Shirin also participated in some press-related cases. Mostly, Shirin took on a large number of social cases, too, including child abuse. She is popularly known for taking up cases of pro-western liberal and dissident figures who have fallen foul of the judiciary.

On October 10, 2003, Ebadi was awarded the Nobel Peace Prize for her courageous efforts for democracy and human rights, especially for the rights of women and children. The selection committee praised her as a “courageous person” who “has never heeded the threat to her own safety”. Now she travels abroad lecturing in the West. She is against a policy of forced regime change.

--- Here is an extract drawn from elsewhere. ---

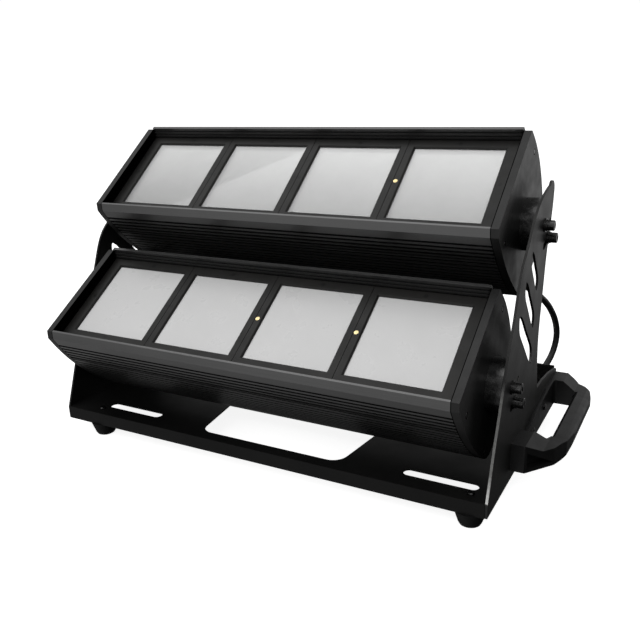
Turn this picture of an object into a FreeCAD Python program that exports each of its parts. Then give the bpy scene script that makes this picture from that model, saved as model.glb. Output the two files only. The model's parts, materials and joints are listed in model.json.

Some of the other prizes and accolades she has won include: An official Human Rights Watch observer, 1996; The selection of The Rights of the Child as Book of the Year by the Culture and Islamic Guidance Ministry; Recipient of the Rafto Human Rights Foundation prize for human rights activities, Norway 2001, among others.

Shirin is married; her husband is an electrical engineer and they have two daughters.

Now at the age of 62, Shirin Ebadi’s life is in more danger than ever. A sentence for “death” has recently been written by vandals on the walls outside her home and office in Tehran and pinned on her door. But the fearless Iranian human rights lawyer has a deep conviction that, “When you believe in the correctness of your work, there is no reason to be afraid of anything.”

What a rare show of bravery! We doff our cap for this woman of great courage!